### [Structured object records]

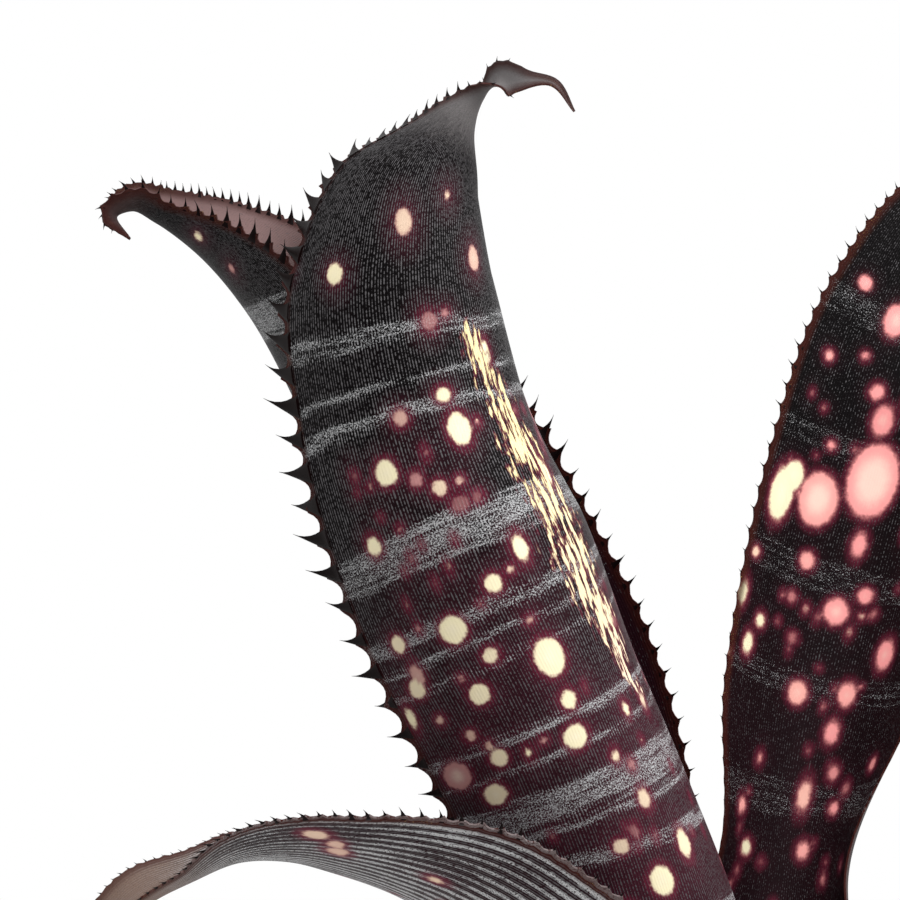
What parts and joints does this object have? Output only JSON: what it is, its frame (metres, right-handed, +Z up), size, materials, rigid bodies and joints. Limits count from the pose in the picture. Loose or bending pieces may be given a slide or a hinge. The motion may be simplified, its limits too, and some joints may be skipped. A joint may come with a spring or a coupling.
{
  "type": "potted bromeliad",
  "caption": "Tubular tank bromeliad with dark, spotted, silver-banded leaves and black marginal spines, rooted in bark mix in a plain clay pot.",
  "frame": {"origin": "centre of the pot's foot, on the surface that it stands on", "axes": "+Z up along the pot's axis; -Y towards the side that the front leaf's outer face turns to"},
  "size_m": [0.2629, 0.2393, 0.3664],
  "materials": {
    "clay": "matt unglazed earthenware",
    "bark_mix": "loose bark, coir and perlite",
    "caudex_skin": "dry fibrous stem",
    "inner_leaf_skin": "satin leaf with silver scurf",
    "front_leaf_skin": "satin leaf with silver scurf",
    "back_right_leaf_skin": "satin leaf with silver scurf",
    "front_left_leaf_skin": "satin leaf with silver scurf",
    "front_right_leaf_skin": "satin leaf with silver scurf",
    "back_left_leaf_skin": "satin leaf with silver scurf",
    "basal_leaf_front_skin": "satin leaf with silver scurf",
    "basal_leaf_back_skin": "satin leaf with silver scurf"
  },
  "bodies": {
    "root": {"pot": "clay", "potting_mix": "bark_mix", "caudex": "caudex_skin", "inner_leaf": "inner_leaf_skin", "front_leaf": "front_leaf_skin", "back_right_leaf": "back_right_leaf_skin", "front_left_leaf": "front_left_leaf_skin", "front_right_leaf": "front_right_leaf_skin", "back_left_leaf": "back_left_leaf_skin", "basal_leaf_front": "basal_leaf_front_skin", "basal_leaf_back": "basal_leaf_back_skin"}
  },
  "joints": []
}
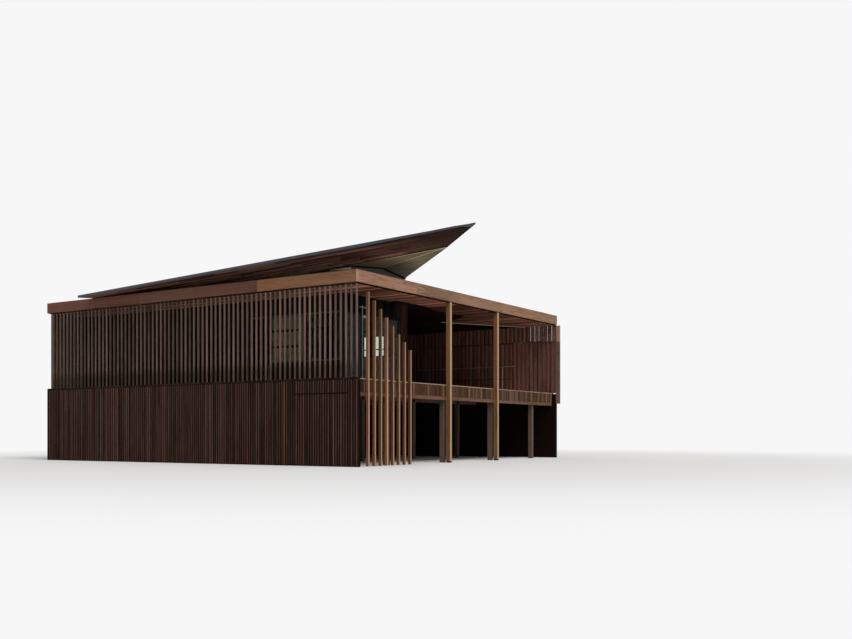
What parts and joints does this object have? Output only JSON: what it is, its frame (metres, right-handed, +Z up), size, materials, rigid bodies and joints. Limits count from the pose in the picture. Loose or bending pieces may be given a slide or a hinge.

### [GIVEN REQUEST]
Repeat the material word for word, in full.

### [FINISHED TASK]
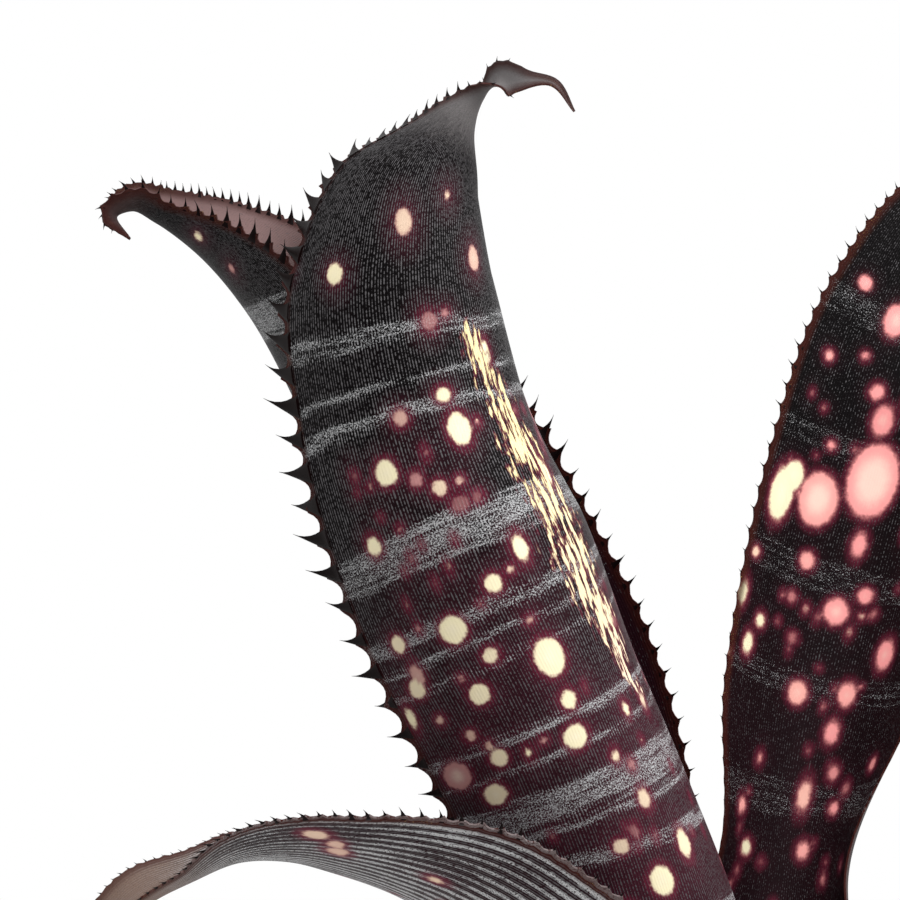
What parts and joints does this object have? Output only JSON: what it is, its frame (metres, right-handed, +Z up), size, materials, rigid bodies and joints. Limits count from the pose in the picture. Loose or bending pieces may be given a slide or a hinge. The motion may be simplified, its limits too, and some joints may be skipped. A joint may come with a spring or a coupling.
{
  "type": "potted bromeliad",
  "caption": "Tubular tank bromeliad with dark, spotted, silver-banded leaves and black marginal spines, rooted in bark mix in a plain clay pot.",
  "frame": {"origin": "centre of the pot's foot, on the surface that it stands on", "axes": "+Z up along the pot's axis; -Y towards the side that the front leaf's outer face turns to"},
  "size_m": [0.2629, 0.2393, 0.3664],
  "materials": {
    "clay": "matt unglazed earthenware",
    "bark_mix": "loose bark, coir and perlite",
    "caudex_skin": "dry fibrous stem",
    "inner_leaf_skin": "satin leaf with silver scurf",
    "front_leaf_skin": "satin leaf with silver scurf",
    "back_right_leaf_skin": "satin leaf with silver scurf",
    "front_left_leaf_skin": "satin leaf with silver scurf",
    "front_right_leaf_skin": "satin leaf with silver scurf",
    "back_left_leaf_skin": "satin leaf with silver scurf",
    "basal_leaf_front_skin": "satin leaf with silver scurf",
    "basal_leaf_back_skin": "satin leaf with silver scurf"
  },
  "bodies": {
    "root": {"pot": "clay", "potting_mix": "bark_mix", "caudex": "caudex_skin", "inner_leaf": "inner_leaf_skin", "front_leaf": "front_leaf_skin", "back_right_leaf": "back_right_leaf_skin", "front_left_leaf": "front_left_leaf_skin", "front_right_leaf": "front_right_leaf_skin", "back_left_leaf": "back_left_leaf_skin", "basal_leaf_front": "basal_leaf_front_skin", "basal_leaf_back": "basal_leaf_back_skin"}
  },
  "joints": []
}
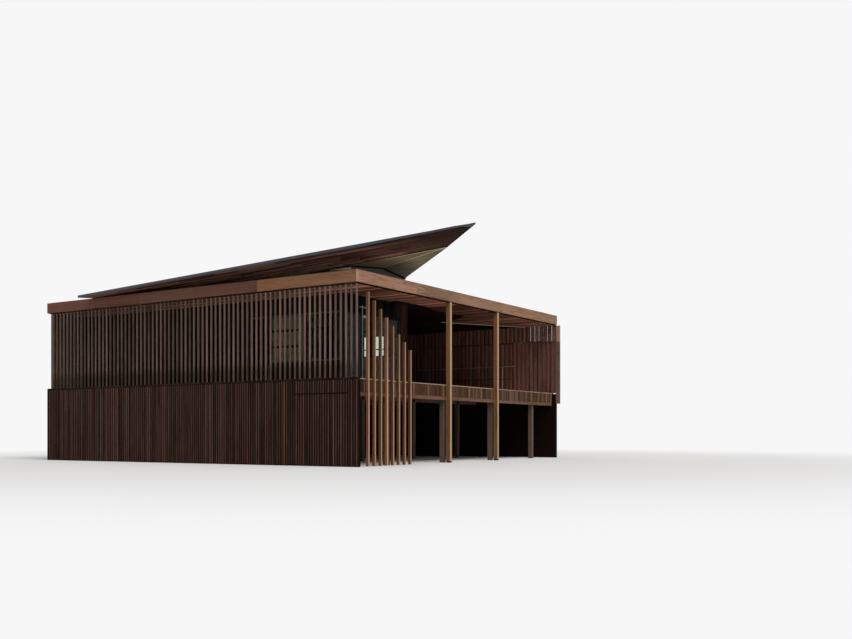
What parts and joints does this object have? Output only JSON: what it is, its frame (metres, right-handed, +Z up), size, materials, rigid bodies and joints. Limits count from the pose in the picture. Loose or bending pieces may be given a slide or a hinge.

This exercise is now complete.